How much will coronavirus (COVID-19) end up costing Canadian farmers?
Of course, the answer to this question can’t even be estimated without knowing how long the threat is going to last and how many people will end up infected. Fewer new cases are being reported in China so that’s a good sign, but it’s disconcerting to see other hotspots emerge, notably Italy and Iran.
Experts say the disease doesn’t have a particularly high fatality rate and the symptoms can often be mild. Unfortunately, transmission of the disease seems to occur quite readily. In this interconnected world, COVID-19 has become every one’s problem.
Up until now, Canada’s snarled rail transportation system has been a top concern for the country’s grain producers. Recovery from rail blockade protests, particularly in the Canadian National Railway system, is likely to take weeks if not months. The impact from COVID-19 could be much longer. In both cases, farmers have been sideswiped by events they couldn’t have anticipated.
Optimists will point out that people still need to eat, but countries crippled by quarantine and self-isolation aren’t likely to have normal imports or consumption.
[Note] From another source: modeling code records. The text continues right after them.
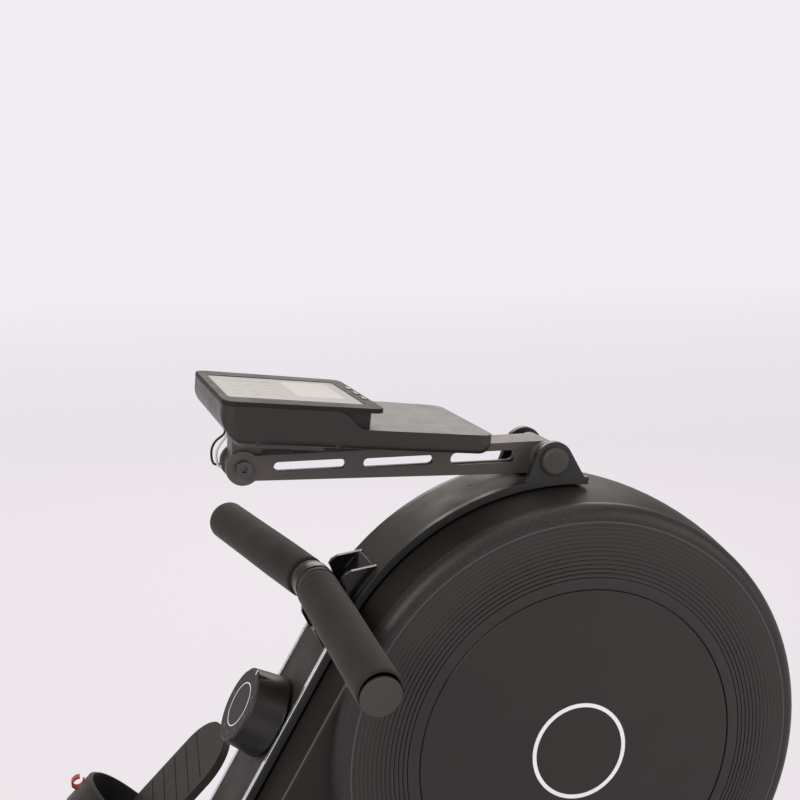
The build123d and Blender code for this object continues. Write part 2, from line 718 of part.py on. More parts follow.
def footplate_left():
    """Ribbed footplate with a rounded toe, a heel cup and two axle lugs."""
    mid = (plate_y0 + plate_y1) / 2
    width = plate_y1 - plate_y0
    face = Pos(mid, plate_len / 2) * RectangleRounded(width, plate_len, 44)
    plate = extrude(on_sole(0, -plate_t) * face, amount=plate_t)
    for i in range(9):
        groove = Pos(mid, 38 + i * 18) * Rot(0, 0, -8) * Rectangle(width + 30, 1.6)
        inset = Pos(mid, plate_len / 2) * RectangleRounded(width - 12, plate_len - 12, 40)
        plate -= extrude(on_sole(0, -1.4) * (groove & inset), amount=3)
    cup_shape = Pos(mid, plate_len / 2) * RectangleRounded(width, plate_len, 44)
    cup_shape -= Pos(mid, plate_len / 2) * RectangleRounded(width - 9, plate_len - 9, 39.5)
    cup_shape &= Pos(mid, plate_len - 30) * Rectangle(width + 4, 62)
    plate += extrude(on_sole(0, -1) * cup_shape, amount=38)
    px, pz = pedal_axis()
    for y in (plate_y0 + 12, plate_y1 - 20):
        centre = Vector(px, 0, pz)
        lug = Pos(px, pz) * Circle(14)
        half = Vector(sole_down.X, 0, sole_down.Z) * 14
        up = sole_normal * (pedal_drop - plate_t + 0.5)
        lug += polygon(*[((centre + p).X, (centre + p).Z) for p in (half, half + up, up - half, half * -1)])
        plate += across(lug, y, y + 8)
    return plate - rod(px, pz, pedal_r + fit_gap, 0, 300)


def foot_strap_left():
    """Webbing arch over the foot, from one edge of the plate to the other, with its pull loop."""
    mid = (plate_y0 + plate_y1) / 2
    half = (plate_y1 - plate_y0) / 2
    centre_u = 150.0
    arch_plane = Plane(origin=Vector(toe_x, mid, toe_z) + sole_down * (centre_u - 24), x_dir=(0, 1, 0),
                       z_dir=sole_down)
    outer = Ellipse(half + 4, 74) & Pos(0, -40) * Rectangle(200, 80)
    inner = Ellipse(half + 1.2, 71) & Pos(0, -40) * Rectangle(200, 80)
    arch = extrude(arch_plane * (outer - inner), amount=48)
    foot_y = plate_y1 + 0.8
    arch += extrude(on_sole(centre_u - 24, -plate_t) * Pos(foot_y + 1.5, 24) * Rectangle(2.8, 48), amount=plate_t + 1)
    arch += extrude(on_sole(centre_u - 24, -plate_t) * Pos(2 * mid - foot_y - 1.5, 24) * Rectangle(2.8, 48),
                    amount=plate_t + 1)
    loop_plane = Plane(origin=Vector(toe_x, mid + 6, toe_z) + sole_down * (centre_u - 10) + sole_normal * 79,
                       x_dir=sole_down, z_dir=(0, 1, 0))
    loop = extrude(loop_plane * (Circle(7.5) - Circle(5.6)), amount=3, both=True)
    return arch, loop


# ---- rail and seat ----------------------------------------------------------------------
def rail():
    """Aluminium seat rail with side grooves and a hinge tongue on top of its front end."""
    section = Rectangle(2 * rail_half, rail_h) - Rectangle(2 * rail_half - 12, rail_h - 12)
    for side in (1, -1):
        section -= Pos(side * rail_half, 4) * Rectangle(6, 14)
    plane = Plane(origin=(rail_front_x, 0, rail_top_z - rail_h / 2), x_dir=(0, 1, 0), z_dir=(-1, 0, 0))
    beam = extrude(plane * section, amount=rail_front_x - rear_end_x - 6)
    tongue = Pos(fold_x, fold_z) * Circle(13)
    tongue += polygon((fold_x - 13, fold_z), (fold_x - 34, rail_top_z - 1), (rail_front_x, rail_top_z - 1),
                      (fold_x + 8, fold_z - 8))
    beam += across(tongue, -17, 17)
    return beam - rod(fold_x, fold_z, 6 + fit_gap, -40, 40)


def rail_end_cap():
    cap = block(rear_end_x, rear_end_x + 6, -rail_half - 2, rail_half + 2, rail_top_z - rail_h - 2, rail_top_z + 2)
    return fillet(cap.edges().filter_by(Axis.X), 5)


def hinge_pin():
    pin = rod(fold_x, fold_z, 6, -rail_half - 6, rail_half + 16)
    return pin + rod(fold_x, fold_z, 10, -rail_half - 11, -rail_half - 6)


def clamp_knob():
    """Hand knob on the threaded end of the folding pin."""
    y0 = rail_half + 6.5
    knob = rod(fold_x, fold_z, 21, y0 + 6, y0 + 24)
    for i in range(6):
        x, z = polar(26, i * 60)
        knob -= rod(fold_x + x, fold_z + z, 8, y0, y0 + 30)
    knob += rod(fold_x, fold_z, 11, y0, y0 + 7)
    return knob - rod(fold_x, fold_z, 6 + fit_gap, y0 - 2, y0 + 12)


def seat_carriage():
    """Folded bracket that wraps the rail; the roller axles run in its cheeks."""
    length = 200.0
    y1 = rail_half + 9
    top = block(seat_x - length / 2, seat_x + length / 2, -y1, y1, seat_z0 - 5, seat_z0)
    cheek = block(seat_x - length / 2, seat_x + length / 2, y1 - 4, y1, rail_top_z - rail_h - 9, seat_z0)
    lip = block(seat_x - length / 2, seat_x + length / 2, rail_half - 8, y1, rail_top_z - rail_h - 9,
                rail_top_z - rail_h - 5)
    bracket = top + cheek + mirrored(cheek) + lip + mirrored(lip)
    for side in (1, -1):
        bracket -= rod(seat_x + side * roller_x, roller_z, 5 + fit_gap, -60, 60)
    return bracket


def seat_rollers(side):
    x = seat_x + side * roller_x
    axle = rod(x, roller_z, 5, -rail_half - 12, rail_half + 12)
    for y in (-18, 6):
        axle += rod(x, roller_z, roller_r, y, y + 12)
    return axle


def seat_pad():
    """Moulded seat: wide at the back, waisted at the front, a little dished on top."""
    back = Pos(seat_x - 40, 0) * RectangleRounded(seat_l - 80, seat_w, 60)
    front = Pos(seat_x + 50, 0) * RectangleRounded(seat_l - 100, seat_w - 70, 50)
    outline = back + front
    pad = extrude(Plane.XY.offset(seat_z0) * outline, amount=seat_z1 - seat_z0)
    return fillet(pad.edges().group_by(Axis.Z)[-1], 14)


# ---- write the parts --------------------------------------------------------------------
def main():
    os.makedirs("parts", exist_ok=True)
    save("main_frame", main_frame())
    save("front_foot", front_foot())
    save("middle_foot", cross_foot(mid_foot_x, 170, floor_z))
    save("foot_caps", *foot_caps(front_foot_x, 235), *foot_caps(mid_foot_x, 170))
    save("transport_wheel_left", transport_wheel(1))
    save("transport_wheel_right", transport_wheel(-1))

    left = housing_left()
    save("housing_left", left)
    save("housing_right", mirrored(left))
    save("side_disc_left", side_disc_left())
    save("side_disc_right", mirrored(side_disc_left()))
    save("emblem_rings", emblem_ring(1), emblem_ring(-1))

    save("neck_cover", neck_cover())
    save("cover_screws", *[cover_screw(s) for s in screw_places])
    save("arm_bracket_left", arm_bracket_left())
    save("arm_bracket_right", mirrored(arm_bracket_left()))
    save("neck_trims", neck_trim(1), neck_trim(-1))

    save("flywheel_axle", rod(0, 0, axle_r, -58, 62))
    save("flywheel", flywheel())
    save("flywheel_bearings", bearing(17, 25), bearing(36, 44))
    save("strap_spool", strap_spool())
    save("rewind_spring_case", rewind_spring_case())
    save("magnet_arm", magnet_arm())
    save("brake_magnets", *brake_magnets())

    save("drive_strap", drive_strap())
    save("guide_roller", guide_roller())
    save("handle_cradle", handle_cradle())

    save("handle_tube", handle_tube())
    save("grip_left", grip(1))
    save("grip_right", grip(-1))
    save("grip_plugs", grip_plug(1), grip_plug(-1))
    save("handle_collar", handle_collar())
    save("strap_clip", strap_clip())

    save("tension_knob", tension_knob())
    save("knob_collar", knob_collar())

    save("console_arm", console_arm())
    save("arm_pivot_bolt", rod(*arm_pivot, 6, -flange_y1, flange_y1))
    save("pivot_caps", pivot_cap(1), pivot_cap(-1))
    save("console_bolt", console_bolt())
    save("console_bracket", console_bracket())
    save("console_back", console_back())
    save("console_bezel", console_bezel())
    save("console_screen", console_screen())
    for name, y in zip(("right", "middle", "left"), key_ys):
        save(f"console_key_{name}", console_key(y))
    save("console_wires", wire(-5, 24), wire(6, 27))

    save("pedal_axle", rod(*pedal_axis(), pedal_r, -plate_y1 + 6, plate_y1 - 6))
    save("footplate_left", footplate_left())
    save("footplate_right", mirrored(footplate_left()))
    arch, loop = foot_strap_left()
    save("foot_strap_left", arch, loop)
    save("foot_strap_right", mirrored(arch), mirrored(loop))

    save("rail", rail())
    save("rail_hinge_pin", hinge_pin())
    save("rail_clamp_knob", clamp_knob())
    save("rear_foot", cross_foot(rear_foot_x, 190, rail_top_z - rail_h))
    save("rail_caps", rail_end_cap(), *foot_caps(rear_foot_x, 190))
    save("seat_carriage", seat_carriage())
    save("seat_rollers_front", seat_rollers(1))
    save("seat_rollers_rear", seat_rollers(-1))
    save("seat_pad", seat_pad())


main()
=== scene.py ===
import json
from math import acos, cos, pi, radians, sin, sqrt

import bmesh
import bpy
import numpy as np
from mathutils import Matrix, Vector


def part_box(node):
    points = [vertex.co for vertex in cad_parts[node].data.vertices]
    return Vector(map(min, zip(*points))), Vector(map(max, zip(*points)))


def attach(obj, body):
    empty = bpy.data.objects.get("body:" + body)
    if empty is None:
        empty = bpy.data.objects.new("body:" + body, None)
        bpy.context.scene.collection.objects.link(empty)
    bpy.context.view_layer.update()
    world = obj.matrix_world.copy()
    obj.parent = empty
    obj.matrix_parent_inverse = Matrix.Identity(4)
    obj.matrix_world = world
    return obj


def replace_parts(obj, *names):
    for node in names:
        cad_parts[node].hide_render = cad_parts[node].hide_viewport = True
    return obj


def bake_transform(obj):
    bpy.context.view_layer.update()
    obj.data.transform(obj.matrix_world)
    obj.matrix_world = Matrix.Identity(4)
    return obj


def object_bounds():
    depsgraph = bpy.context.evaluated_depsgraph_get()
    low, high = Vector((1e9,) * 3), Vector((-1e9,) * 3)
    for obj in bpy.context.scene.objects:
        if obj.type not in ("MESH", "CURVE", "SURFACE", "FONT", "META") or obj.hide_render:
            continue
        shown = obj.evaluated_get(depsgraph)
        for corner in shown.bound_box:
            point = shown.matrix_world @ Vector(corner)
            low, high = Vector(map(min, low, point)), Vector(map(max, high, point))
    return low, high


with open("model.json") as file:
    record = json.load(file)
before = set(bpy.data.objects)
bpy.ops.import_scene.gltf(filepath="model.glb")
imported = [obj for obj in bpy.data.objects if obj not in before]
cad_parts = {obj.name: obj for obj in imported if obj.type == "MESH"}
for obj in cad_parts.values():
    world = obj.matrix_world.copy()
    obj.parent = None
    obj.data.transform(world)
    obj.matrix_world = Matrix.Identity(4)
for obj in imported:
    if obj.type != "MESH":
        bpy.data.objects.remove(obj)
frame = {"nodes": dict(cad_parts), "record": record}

# The whole scene is in metres, in the row frame: x forward, y to the user's left, z up.
# Sizes below are written in millimetres from the flywheel axle, and at() brings them over.

cad_lo, cad_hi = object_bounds()
nodes = frame["nodes"]


def middle(node):
    lo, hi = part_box(node)
    return (lo + hi) / 2


axle = middle("flywheel_axle")
axle.y = 0.0


def at(x, y, z):
    """Row-frame point from millimetres measured at the flywheel axle."""
    return axle + Vector((x, y, z)) / 1000


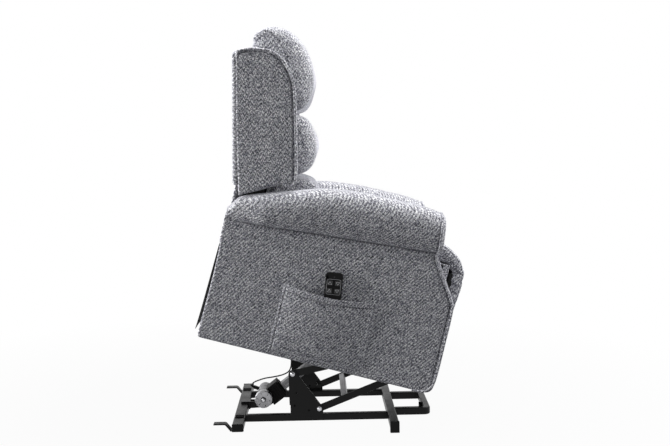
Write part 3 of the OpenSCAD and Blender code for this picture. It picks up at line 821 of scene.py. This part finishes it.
def sewn(mesh, seam, pucker, pitch=0.05, reach=0.035, depth=0.0028, width=0.0035):
    """Draws a mesh in along a closed seam: a bell-shaped groove, and puckers whose depth is a high power
    of a cosine along the seam and dies away from it, with phase and strength that drift."""
    points, normals = coordinates(mesh), outward(mesh)
    close = np.where(((points > seam.min(0) - 3 * reach) & (points < seam.max(0) + 3 * reach)).all(1))[0]
    gap, at = nearest(points[close], seam)
    along = at / len(seam) * np.linalg.norm(np.roll(seam, -1, 0) - seam, axis=1).sum()
    phase = 2 * math.pi * along / pitch + 1.7 * np.sin(along * 23) + 1.1 * np.sin(along * 51 + 1)
    strength = 0.65 + 0.35 * np.sin(along * 17 + 2)
    sink = depth * np.exp(-((gap / width) ** 2))
    sink += pucker * strength * (0.5 + 0.5 * np.cos(phase)) ** 5 * np.exp(-gap / reach)
    points[close] -= normals[close] * sink[:, None]
    move_to(mesh, points)


def cushion(name, outline, half, body, stands_for, edge, shrink, puckers, rests, place=np.asarray,
            voxel=0.006, cap=0.022, pressure=4.0, swell=0.010, finish=tweed, lean=(0, 0), relax=8):
    """A stuffed cushion, with a seam round each of its two side panels. Points past a plane that it
    rests on, given by a point on it and its outward direction, are pressed back to it."""
    outline = inset(flowing(np.asarray(outline) * MM, 240), shrink)
    rows = place(loaf(outline, half - shrink, edge, lean))
    seams = [even(rows[k], 700, closed=True) for k in (1, -2)]
    voxel = voxel * 1
    mesh = blown(name, rows, np.vstack(seams), voxel, cap, pressure, relax)
    for seam in seams:
        sewn(mesh, seam, puckers)
    points = coordinates(mesh)
    for at, way in rests:
        points -= np.maximum(0, (points - at) @ way)[:, None] * way
    move_to(mesh, points)
    mesh.shade_smooth()
    piece(name, mesh, finish, body, [stands_for])
    low, high = (corner.round() for corner in (points.min(0) / MM, points.max(0) / MM))
    print(name, len(mesh.polygons), "faces, from", low, "to", high)


# %% [markdown]
# ## The back pillows
# Three pillows hang one over the other on the back: a deep head roll, a lumbar roll and a flatter
# one that meets the seat. Their side panels are smaller than their middles, because the stuffing
# swells them, so each seam shows well inside the outline.

# %% Back pillows
UP, DOWN = np.array([0, 0, 1.0]), np.array([0, 0, -1.0])


def flat_sides(y):
    """The two planes that keep the side panels from doming."""
    return [((0, sign * y, 0), np.array([0, sign, 0.0])) for sign in (-1, 1)]


head = [(122, 1116), (150, 1110), (200, 1108), (248, 1109), (278, 1137), (291, 1184), (296, 1226),
        (291, 1270), (276, 1316), (250, 1360), (214, 1394), (178, 1410), (140, 1414), (104, 1405),
        (78, 1380), (66, 1342), (78, 1290), (104, 1210), (112, 1140)]
lumbar = [(113, 905), (121, 892), (180, 887), (240, 888), (270, 900), (291, 930), (301, 975), (298, 1022),
          (285, 1064), (266, 1097), (236, 1105), (180, 1106), (124, 1103), (113, 1088)]
lower = [(113, 748), (122, 737), (160, 734), (196, 742), (212, 764), (232, 776), (262, 768), (296, 762),
         (312, 785), (312, 815), (303, 848), (284, 874), (248, 885), (180, 886), (122, 883), (112, 868)]
cushion("head_cushion", head, 0.286, "back", "head_pillow", edge=0.060, shrink=0.010, puckers=0.011,
        lean=(-0.048, 0.034), rests=[((0, 0, 1.1072), DOWN), *flat_sides(0.280)])
cushion("lumbar_cushion", lumbar, 0.284, "back", "lumbar_pillow", edge=0.042, shrink=0.010, puckers=0.008,
        lean=(-0.020, 0), rests=[((0, 0, 1.1062), UP), ((0, 0, 0.8868), DOWN), *flat_sides(0.279)])
cushion("lower_cushion", lower, 0.240, "back", "lower_pillow", edge=0.022, shrink=0.009, puckers=0.003,
        rests=[((0, 0, 0.8858), UP)])

# %% [markdown]
# ## The seat and the legrest pad
# The seat cushion runs on over the front rail and hangs there as a soft bridge to the legrest,
# whose pad is a thin board cushion. Both are thin, so they swell little and their seams sit close
# to their edges. The rail below is wrapped in the cover's cloth, and the board in black lining.

# %% Seat and legrest
down, back = (seated(way) - seated([0, 0, 0]) for way in ([0, 0, -1], [-1, 0, 0]))
thin = {"place": seated, "shrink": 0.004, "puckers": 0.003, "cap": 0.005, "swell": 0.003, "relax": 2,
        "finish": tweed_seat}
seat = [(222, 436), (221, 462), (236, 478), (290, 486), (400, 488), (560, 494), (660, 502), (725, 505),
        (753, 498), (782, 483), (811, 461), (829, 434), (837, 419), (836, 402), (814, 400), (794, 402),
        (780, 416), (769, 430), (758, 433), (738, 433), (716, 432), (704, 430), (600, 428), (350, 428),
        (240, 428)]
cushion("seat_cover", seat, 0.249, "chair", "seat_cushion", edge=0.012, voxel=0.0062, pressure=2.5,
        rests=[(seated([0.8, 0, 0.4105]), down)], **thin)
leg_pad = [(787, 97), (808, 92), (824, 104), (829, 160), (830, 230), (835, 300), (839, 360), (838, 396),
           (833, 418), (808, 424), (790, 416), (784, 400), (784, 330), (784, 250), (784, 170)]
cushion("legrest_cover", leg_pad, 0.249, "footrest", "footrest_pad", edge=0.010, voxel=0.0055, pressure=1.5,
        rests=[(seated([0.7832, 0, 0.25]), back), (seated([0.8, 0, 0.4095]), -down)], **thin)
wrap = block((0.7822, -0.2408, 0.1032), (0.7958, 0.2408, 0.4045), 0.002)
piece("legrest_lining", [shell(seated(wrap))], lining, "footrest")
rails = [block((0.722, -0.247, 0.396), (0.756, 0.247, 0.432), 0.004)]
rails += [block((0.722, y, 0.345), (0.774, y + 0.009, 0.432), 0.003) for y in (-0.247, 0.238)]
piece("front_rail", [shell(seated(r)) for r in rails], tweed_seat, "chair", ["seat_rails"])
rail = block((0.190, -0.255, 0.396), (0.214, 0.255, 0.436), 0.002)
piece("rear_rail", [shell(seated(rail))], softwood, "chair")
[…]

You also have to wonder about the products exported by China, such as active ingredients for many crop protection products. As reported by Sean Pratt in last week’s edition of this newspaper, China’s production and export of phosphate fertilizer is also being affected.
The world market for pork and beef should have been poised for a big price boost with African swine fever decimating an estimated 40 to 50 percent of China’s hog population. COVID-19 has dimmed those prospects, at least temporarily.
The diplomatic issue between Canada and China over a detained Huawei executive has now passed the one year mark, another example of agriculture being sideswiped by an unrelated issue. While China has been buying only a fraction of the Canadian canola it usually purchases, it has remained a vital market for canola oil, peas and wheat.
There’s always a statistical lag, but when the numbers are finally available, analysts will be looking to see what COVID-19 is doing to the pace of these sales.
With stock markets plummeting, the crisis is already generating big economic losers. Grain futures don’t function in isolation to the stock market so they’ve also been pressured.
Back in 1986, the Chernobyl radiation scare had people worried about a contaminated food supply over a large portion of Europe and grain prices briefly spiked. There would appear to be no upside food demand from COVID-19, unless it comes from people stockpiling essentials to ride out a perceived crisis.
There’s certainly a huge demand for respiratory masks and disease test kits. On the other hand, airline companies are taking a big hit from cancelled flights into China and elsewhere. Tourism will be hurt worldwide, including tourists coming to Canada. Will cruise ships ever fully recover from the spectre of them becoming floating quarantine prisons?
Any intelligent person should realize there’s no connection between coronavirus and Corona beer, but the population isn’t as smart as you might think. Sales of the beer have plummeted despite the official name of the virus being changed to COVID-19. Fear and misconceptions could end up more dangerous than the actual disease.
Hopefully, the threat fades and the lives of people in the hardest hit nations can return to some semblance of normal. Unfortunately, the problem could also get worse before it gets better.